The specimens — stuffed foxes, birds, ducks, and turkeys — fill twelve glass cases in the basement of Cunningham Hall. In one case, a gray fox stares off into the distance. Down the hall, another gray fox lurks with a dead mouse in its teeth.
“It probably deserves more attention than it gets,” Waller says. While the location of the display is a mystery to most Kent State students, the origins of the stuffed animals are perhaps a bigger mystery. While the display cases do not look dilapidated, some of the specimens do not have labels next to them and some labels have fallen down.

“It’s hard to find money and time to put the display to better use,” Waller says.

Despite the fact that most of the specimens will probably never leave Cunningham Hall, Waller says he has sent some preserved birds to the Cleveland Museum of Natural History to make sure they would be cared for properly.
“The more valuable pieces we had would be better off to be preserved up there,” Waller says.

‘The Partially Buried Woodshed’

When conceptual artist Robert Smithson came to Kent State in January 1970 as a visiting artist, he decided he wanted to “do a piece” on campus, recounts emeritus art professor Brinsley Tyrrell.

“He wanted to pour mud down a hill originally and photograph it,” Tyrrell says. “We took him aside and asked, ‘Well, what else could we do?’

“He finally said he had always wanted to bury a building.”

And that’s what he did. The official media listed in constructing the artwork are “one woodshed and 20 truckloads of earth.” The building had been a mostly abandoned storage garage in a remote corner of campus. Smithson, with help from a group of art students, fulfilled his plan to bury one side of the building in dirt until the support beam cracked. And then it was art.

“We talked about what he wanted to do with the work when it was completed,” Tyrrell says. “He wanted it to just age naturally.”

When the piece was completed, it was valued at $10,000 — not that anyone could buy it.

“We had to ask for a price to justify to the university why they should preserve it.”
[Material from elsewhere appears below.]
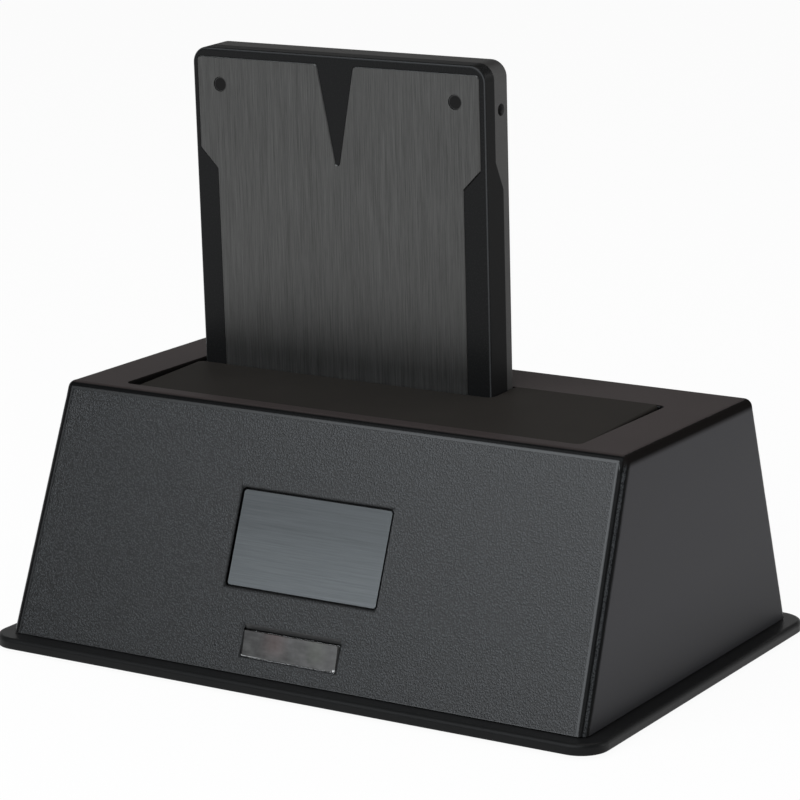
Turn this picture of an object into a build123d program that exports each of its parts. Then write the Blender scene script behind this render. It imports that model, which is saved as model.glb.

Several years later, based on the growing fame of the artist and the acclaim for the piece, it was valued at half a million dollars.

“There was always controversy between artists saying it was an important work and people on the campus saying it was garbage,” Tyrrell says.

The piece lasted in its slowly deteriorating state for about 14 years, until a fire and an errant snowplow, it is rumored, sped up its demise. According to Tyrrell, no one on campus realized it had collapsed for about six months.

“I find it funny that the university got this internationally known piece they didn’t know they had,” he says. “And when they lost it, they didn’t really realize it was gone.”